How Exactly Do Obesogens Cause Fatness?
It seems that obesogens in general activate the glucocorticoid receptor and promote fat cell differentiation and the build-up of lipids. In other words, they muck up insulin signaling and cause fat cells to become insulin resistant so that when obesogen-exposed animals are fed a high-fat diet, they handle calories differently – they get fatter faster.
Another fat-growing mechanism involves obesogen-activation of a fatty acid receptor called PPARy, which is the master regulator of fat-cell development. And you can't forget the estrogen-mimicking component of some of these obesogens. They cause fat to accrue through different pathways and could be responsible for "man boobs" and/or the inability to get ripped.
To compound the problem, these chemicals establish homesteads in fat cells and refuse to leave... at least not until you lose an appreciable amount of body fat, which releases some of these chemicals back into the bloodstream (which could potentially be problematic on a whole other front, least of all from starting the whole fat-accruing cycle all over again). Put it all together and it spells fatness.
How to Protect Yourself (At Least a Little)
These chemicals don't break down, at least not without divine intervention. They're in the air and water and they travel unimpeded around the world.
They're found in flame-retardants in mattresses and pillows. They're in your computer, in the wall insulation, the insides of cans, and the lining of microwave popcorn bags. They're floating in the air, clinging to dust particles. Screw it, they're everywhere.

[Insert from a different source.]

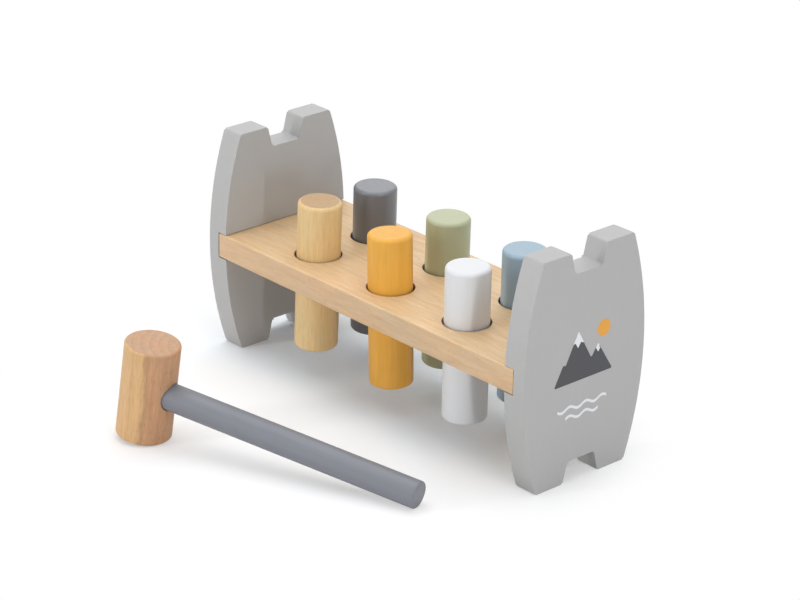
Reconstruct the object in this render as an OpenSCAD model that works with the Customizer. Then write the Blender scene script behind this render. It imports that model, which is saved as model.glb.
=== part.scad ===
// Peg pounding bench: a beech board with six pegs between two end panels, and its mallet.
// The bench is the same either way up. X runs along the bench, the mallet lies in front (-Y),
// and the origin is on the floor under the middle of the bench and mallet together.

/* [Bench] */
// Length over the two end panels
bench_l = 240; // [215:1:280]
// Height of the end panels
bench_h = 123; // [112:1:150]
// Width of the board, and of the end panels at half height
bench_w = 83; // [78:1:100]

/* [End panels] */
// Thickness of an end panel
panel_t = 13.5; // [12:0.5:18]
// Width of an end panel at its top and at its bottom
panel_tip_w = 61.5; // [50:0.5:72]
// Width of the notch between two feet, or two ears, at its mouth
notch_mouth = 24.5; // [20:0.5:30]
// Width of the notch at its floor
notch_floor = 18.5; // [12:0.5:19.5]
// Depth of the notch
notch_d = 11.5; // [8:0.5:16]
// Chamfer around the faces of an end panel
panel_ease = 0.8; // [0.4:0.1:1.5]

/* [Board] */
// Thickness of the board
board_t = 13.6; // [11:0.1:16]
// Depth that each end of the board is let into its panel
housing_d = 6; // [4:0.5:7.5]
// Chamfer along the board's long edges
board_ease = 0.8; // [0.4:0.1:1.5]
// Glue gap between the board and its housing
glue_gap = 0.05; // [0.02:0.01:0.1]

/* [Peg holes] */
// Distance between neighbouring holes along the bench
hole_pitch = 56.7; // [45:0.1:62]
// Distance between the two rows of holes
row_gap = 39; // [36:0.5:42]
// Air between a peg and its hole, on each side
hole_play = 0.6; // [0.5:0.1:1.4]
// Chamfer of a hole's rims
hole_ease = 0.4; // [0.2:0.1:0.8]

/* [Pegs] */
// Diameter of a peg
peg_d = 23.2; // [20:0.1:25]
// Length of a peg
peg_l = 82.5; // [70:0.5:92]
// Chamfer of a peg's ends
peg_ease = 1.5; // [0.5:0.1:3]
// How far the natural wood peg's middle lies below the board's middle
natural_sink = 4.1; // [0:0.1:8]
// The same for the yellow peg
yellow_sink = 4.9; // [0:0.1:8]
// The same for the white peg
white_sink = 4.3; // [0:0.1:8]
// The same for the charcoal peg
charcoal_sink = 5.5; // [0:0.1:8]
// The same for the green peg
green_sink = 5.5; // [0:0.1:8]
// The same for the blue peg
blue_sink = 5.6; // [0:0.1:8]
// Lean of the natural wood peg along the bench, in degrees
natural_lean = 2; // [-3:0.5:3]
// Lean of the yellow peg
yellow_lean = -2; // [-3:0.5:3]
// Lean of the white peg
white_lean = 0; // [-3:0.5:3]
// Lean of the charcoal peg
charcoal_lean = 1; // [-3:0.5:3]
// Lean of the green peg
green_lean = 1; // [-3:0.5:3]
// Lean of the blue peg
blue_lean = 0.5; // [-3:0.5:3]

/* [Grip rings] */
// Thickness of a rubber ring's cord
ring_cord = 2.6; // [2:0.1:3]
// Running clearance between a peg and its ring
ring_play = 0.05; // [0.02:0.01:0.1]
// Clearance between a ring and its groove
ring_seat = 0.1; // [0.05:0.01:0.2]

/* [Dowels] */
// Diameter of a dowel
dowel_d = 6; // [5:0.5:8]
// Depth of a dowel in the board
dowel_in_board = 18; // [12:0.5:20]
// Depth of a dowel in an end panel, past the housing
dowel_in_panel = 4.5; // [3:0.1:5]
// Distance between the two dowels of one end
dowel_gap = 50; // [35:1:60]
// Glue gap around a dowel
dowel_play = 0.05; // [0.02:0.01:0.1]

/* [Mallet] */
// Diameter of the mallet's head
head_d = 28.8; // [26:0.1:36]
// Length of the mallet's head
head_l = 51.8; // [44:0.1:60]
// Chamfer of the head's two striking faces
head_ease = 1; // [0.5:0.1:2]
// Diameter of the handle
handle_d = 14.3; // [11:0.1:16]
// Distance from the head's axis to the handle's free end
handle_reach = 156.4; // [130:0.1:200]
// Depth of the handle's socket past the head's axis
socket_past = 6; // [3:0.5:8]
// Chamfer of the handle's two ends
handle_ease = 0.7; // [0.3:0.1:1.5]
// Glue gap around the handle in its socket
socket_play = 0.05; // [0.02:0.01:0.1]
// How much wider the socket's mouth is than the handle, on each side
mouth_play = 0.4; // [0.2:0.1:0.6]
// Depth of that wider mouth, measured from the head's side
mouth_d = 3; // [2.2:0.1:4]
// Distance from the bench's middle to the head, along the bench
mallet_x = -52.9; // [-80:0.1:0]
// Distance from the bench's front to the head
mallet_front = 93.5; // [80:0.1:140]
// Angle between the handle and the bench
mallet_turn = 19.5; // [0:0.5:24]

/* [Hidden] */
$fn = 96;

// Room that a cutting solid runs past the face it opens
past = 1;
middle_z = bench_h / 2;

// An end panel's sides are arcs through the wide middle and the narrow tips.
side_bulge = (bench_w - panel_tip_w) / 2;
side_r = (middle_z * middle_z + side_bulge * side_bulge) / (2 * side_bulge);
panel_inner_x = bench_l / 2 - panel_t;
housing_floor_x = panel_inner_x + housing_d;
board_end_x = housing_floor_x - glue_gap;

hole_r = peg_d / 2 + hole_play;
ring_r = peg_d / 2 + ring_play + ring_cord / 2;
groove_r = ring_r + ring_cord / 2 + ring_seat;
most_lean = max([for (i = [0:5]) abs(lean(i))]);
groove_h = ring_cord + 2 * (ring_r * sin(most_lean) + ring_seat);

// The mallet leans on its handle: its tilt, and the height of its head's middle.
tilt_run = handle_reach - handle_ease - head_d / 2 + head_ease;
mallet_tilt = atan((head_l - handle_d) / 2 / tilt_run);
head_z = (head_d / 2 - head_ease) * sin(mallet_tilt) + head_l / 2 * cos(mallet_tilt);
mallet_y = -bench_w / 2 - mallet_front;
// How far the tilted head reaches forward of its middle
head_slant = sin(mallet_turn) * sin(mallet_tilt);
head_reach = head_d / 2 * sqrt(1 - head_slant * head_slant) + head_l / 2 * head_slant;
// Shift that puts the origin under the middle of bench and mallet
set_y = (head_reach - mallet_y - bench_w / 2) / 2;

// Pegs 0 to 2 are the front row and 3 to 5 the back row, each from left to right.
function lean(i) = [natural_lean, yellow_lean, white_lean, charcoal_lean, green_lean, blue_lean][i];
function sink(i) = [natural_sink, yellow_sink, white_sink, charcoal_sink, green_sink, blue_sink][i];
function hole_x(i) = (i % 3 - 1) * hole_pitch;
function hole_y(i) = (i < 3 ? -1 : 1) * row_gap / 2;

// Puts bench or mallet in the set's frame.
module in_set() {
    translate([0, set_y, 0]) children();
}

// Puts a child at the middle of a peg hole, upright.
module at_hole(i) {
    in_set() translate([hole_x(i), hole_y(i), middle_z]) children();
}

// A bar along Z whose two end faces have chamfered rims.
module eased_rod(d, l, ease) {
    rotate_extrude()
        polygon([[0, 0], [d / 2 - ease, 0], [d / 2, ease], [d / 2, l - ease], [d / 2 - ease, l], [0, l]]);
}

// A rectangle about the origin with chamfered corners.
module eased_rect(a, b, ease) {
    x = a / 2;
    y = b / 2;
    polygon([[-x + ease, -y], [x - ease, -y], [x, -y + ease], [x, y - ease],
        [x - ease, y], [-x + ease, y], [-x, y - ease], [-x, -y + ease]]);
}

// A wide disc of the panel's thickness, chamfered, whose rim is one side of the panel.
module side_disc() {
    translate([-panel_t / 2, bench_w / 2 - side_r, 0])
        rotate([0, 90, 0]) eased_rod(2 * side_r, panel_t, panel_ease);
}

// The panel without its notches and joints, centred on the origin.
module panel_blank() {
    intersection() {
        side_disc();
        mirror([0, 1, 0]) side_disc();
        rotate([90, 0, 0]) linear_extrude(bench_w + 2 * past, center = true)
            eased_rect(panel_t, bench_h, panel_ease);
    }
}

// The space of a notch, which opens upward at the height of the panel's top.
module notch() {
    slope = (notch_mouth - notch_floor) / 2 / notch_d;
    low = notch_floor / 2;
    high = notch_mouth / 2 + slope * past;
    rotate([90, 0, 90]) linear_extrude(panel_t + 2 * past, center = true)
        polygon([[-low, -notch_d], [low, -notch_d], [high, past], [-high, past]]);
}

// The right end panel, with a notch above and below, the board's housing and two dowel holes.
module end_panel() {
    difference() {
        translate([bench_l / 2 - panel_t / 2, 0, middle_z]) {
            difference() {
                panel_blank();
                translate([0, 0, middle_z]) notch();
                mirror([0, 0, 1]) translate([0, 0, middle_z]) notch();
            }
        }
        translate([panel_inner_x - past, -bench_w / 2 - past, middle_z - board_t / 2 - glue_gap])
            cube([housing_d + past, bench_w + 2 * past, board_t + 2 * glue_gap]);
        for (side = [-1, 1])
            translate([housing_floor_x - past, side * dowel_gap / 2, middle_z]) rotate([0, 90, 0])
                cylinder(d = dowel_d + 2 * dowel_play, h = dowel_in_panel + dowel_play + past);
    }
}

module right_end_panel() {
    color("#b4b4b4") in_set() end_panel();
}

module left_end_panel() {
    color("#b4b4b4") in_set() mirror([1, 0, 0]) end_panel();
}

// The space of one peg hole, with its eased rims and the groove for its ring.
module hole_space() {
    rim_z = board_t / 2;
    cylinder(r = hole_r, h = board_t + 2 * past, center = true);
    cylinder(r = groove_r, h = groove_h, center = true);
    for (flip = [0, 1])
        mirror([0, 0, flip]) translate([0, 0, rim_z - hole_ease])
            cylinder(r1 = hole_r, r2 = hole_r + hole_ease + past, h = hole_ease + past);
}

module bench_board() {
    color("#e0b98c") difference() {
        in_set() translate([0, 0, middle_z]) rotate([90, 0, 90])
            linear_extrude(2 * board_end_x, center = true) eased_rect(bench_w, board_t, board_ease);
        for (i = [0:5])
            at_hole(i) hole_space();
        for (end = [-1, 1])
            for (side = [-1, 1])
                in_set() translate([end * (board_end_x - dowel_in_board / 2), side * dowel_gap / 2, middle_z])
                    rotate([0, 90, 0])
                        cylinder(d = dowel_d + 2 * dowel_play, h = dowel_in_board + 2 * dowel_play, center = true);
    }
}

// A dowel across the joint of board and panel: end is -1 on the left, side is -1 in front.
module dowel(end, side) {
    start = board_end_x - dowel_in_board;
    color("#d9b27c") in_set() translate([0, side * dowel_gap / 2, middle_z]) rotate([0, 90 * end, 0])
        translate([0, 0, start]) eased_rod(dowel_d, housing_floor_x + dowel_in_panel - start, handle_ease);
}

// Peg i at its height in the photographed set, leaning in its grip ring.
module peg(i, tint) {
    color(tint) at_hole(i) rotate([0, lean(i), 0])
        translate([0, 0, -sink(i) - peg_l / 2]) eased_rod(peg_d, peg_l, peg_ease);
}

// The rubber ring in hole i, square to its peg.
module grip_ring(i) {
    color("#3a3a3c") at_hole(i) rotate([0, lean(i), 0])
        rotate_extrude() translate([ring_r, 0]) circle(d = ring_cord);
}

// Puts a child of the mallet, drawn with its head along Z and its handle along X, as it lies.
module as_lying() {
    in_set() translate([mallet_x, mallet_y, head_z])
        rotate([0, 0, mallet_turn]) rotate([0, mallet_tilt, 0]) children();
}

module mallet_head() {
    color("#cb976d") as_lying() difference() {
        translate([0, 0, -head_l / 2]) eased_rod(head_d, head_l, head_ease);
        translate([-socket_past - socket_play, 0, 0]) rotate([0, 90, 0])
            cylinder(d = handle_d + 2 * socket_play, h = head_d);
        translate([head_d / 2 - mouth_d, 0, 0]) rotate([0, 90, 0])
            cylinder(d = handle_d + 2 * mouth_play, h = head_d);
    }
}

module mallet_handle() {
    color("#7a7e86") as_lying() translate([-socket_past, 0, 0]) rotate([0, 90, 0])
        eased_rod(handle_d, handle_reach + socket_past, handle_ease);
}

left_end_panel();
right_end_panel();
bench_board();
dowel(-1, -1);  // left_front_dowel
dowel(-1, 1);  // left_back_dowel
dowel(1, -1);  // right_front_dowel
dowel(1, 1);  // right_back_dowel
peg(0, "#debb85");  // natural_peg
peg(1, "#eba93f");  // yellow_peg
peg(2, "#ececee");  // white_peg
peg(3, "#6c6c70");  // charcoal_peg
peg(4, "#b4bf98");  // green_peg
peg(5, "#8fb0cb");  // blue_peg
grip_ring(0);  // natural_peg_ring
grip_ring(1);  // yellow_peg_ring
grip_ring(2);  // white_peg_ring
grip_ring(3);  // charcoal_peg_ring
grip_ring(4);  // green_peg_ring
grip_ring(5);  // blue_peg_ring
mallet_head();
mallet_handle();
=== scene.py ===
from math import atan2, cos, pi, radians, sin, tan

import bmesh
import bpy
from mathutils import Matrix, Vector


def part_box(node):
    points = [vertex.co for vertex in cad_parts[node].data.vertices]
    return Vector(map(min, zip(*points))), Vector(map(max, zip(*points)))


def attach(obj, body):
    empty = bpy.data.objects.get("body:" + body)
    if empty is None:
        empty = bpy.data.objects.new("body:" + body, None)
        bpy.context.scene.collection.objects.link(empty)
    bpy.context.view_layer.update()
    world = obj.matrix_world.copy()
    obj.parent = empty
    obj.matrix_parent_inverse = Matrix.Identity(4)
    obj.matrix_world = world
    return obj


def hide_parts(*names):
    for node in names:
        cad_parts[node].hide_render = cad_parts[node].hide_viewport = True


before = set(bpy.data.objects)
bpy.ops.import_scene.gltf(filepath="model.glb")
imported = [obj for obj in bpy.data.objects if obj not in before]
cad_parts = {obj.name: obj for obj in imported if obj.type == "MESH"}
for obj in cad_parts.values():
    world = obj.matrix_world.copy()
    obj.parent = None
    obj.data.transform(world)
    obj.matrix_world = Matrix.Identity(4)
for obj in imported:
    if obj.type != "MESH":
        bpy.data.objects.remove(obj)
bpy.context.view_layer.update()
scene = bpy.context.scene
scene.view_settings.view_transform = "Standard"

# Camera.
# The bench is seen from its right front corner and a little above, by a long lens whose
# horizon leans by about a degree.
bench_low, bench_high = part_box("bench_board")
bench_mid = (bench_low + bench_high) / 2
image_width = 800
view_turn = radians(47.54)
view_rise = radians(23.57)
view_roll = radians(1.007)
view_distance = 1.4812
view_target = Vector((-0.0071, bench_mid.y - 0.0064, 0.0549))
focal_pixels = 2869.5

upward = Vector((0, 0, 1))
towards_camera = Vector((sin(view_turn) * cos(view_rise), -cos(view_turn) * cos(view_rise),
                         sin(view_rise)))
level_right = (-towards_camera).cross(upward).normalized()
level_up = level_right.cross(-towards_camera)
camera_right = cos(view_roll) * level_right + sin(view_roll) * level_up
camera_up = -sin(view_roll) * level_right + cos(view_roll) * level_up

lens = bpy.data.cameras.new("camera")
lens.sensor_fit = "HORIZONTAL"
lens.sensor_width = 36
lens.lens = focal_pixels * lens.sensor_width / image_width
lens.clip_start = 0.05
lens.clip_end = 50
camera = bpy.data.objects.new("camera", lens)
axes = Matrix((camera_right, camera_up, towards_camera)).transposed().to_4x4()
camera.matrix_world = Matrix.Translation(view_target + towards_camera * view_distance) @ axes
scene.collection.objects.link(camera)
scene.camera = camera


# Studio.
# A white sweep in a white room, under softboxes overhead, behind and to the right. A softbox and
# an upright strip stand on the left, and a small, low one on the right shines past the end panel.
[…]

There are things you can do to reduce your exposure, though. While following everything on the list below would require you to revert to a pre-pre-industrial lifestyle where you eschew clothing, soap, and man-made materials in general and sit naked in a field picking insect vermin out of your graying pubes until you die, doing a few of them might serve you, and definitely your offspring, well.
- Avoid using pesticides in your yard.
- Remove your shoes when you come in the door so you don't track pesticides and other chemicals into your house.
- Clean and dust surfaces often. Mop the floor regularly. (And don't let Junior crawl around on the floor until you do.)
- Avoid air fresheners, fabric softeners, and personal care products that contain phthalates.
- Don't buy non-stick cookware. Choose cast iron or stainless steel.
- Don't eat store-bought microwave popcorn as the bags are lined with the obesogen PFOA. (Here's how to make popcorn and avoid the chemical-lined bags: The Healthiest Snack Food.)
- Don't store food in plastic containers. Use glass instead.
- Avoid eating foods that come wrapped in plastic.
- Try to buy organic food (many fungicides and insecticides are obesogens).
- Don't buy toys made with phthalates. Watch out for words like vinyl or PVC and the #3 recycling code. Watch out for a plasticky smell.
- Avoid stain and water-protecting treatments on furniture and carpets.
- Use natural cleaning products in your home.
- Work up a sweat as often as possible, as this helps rid the body of any recently acquired obesogens that have yet to establish residence in fat cells.
- Michele La Merrill, Claude Emond, et al., " Toxicological Function of Adipose Tissue: Focus on Persistent Organic Pollutants. " Environ Health Perspect. 2013 Feb; 121(2): 162–169.
- Grens, Kerry, "Obesogens – Low doses of environmental chemicals can make animals gain weight. Whether they do the same to humans is a thorny issue." The Scientis, November 1, 2015.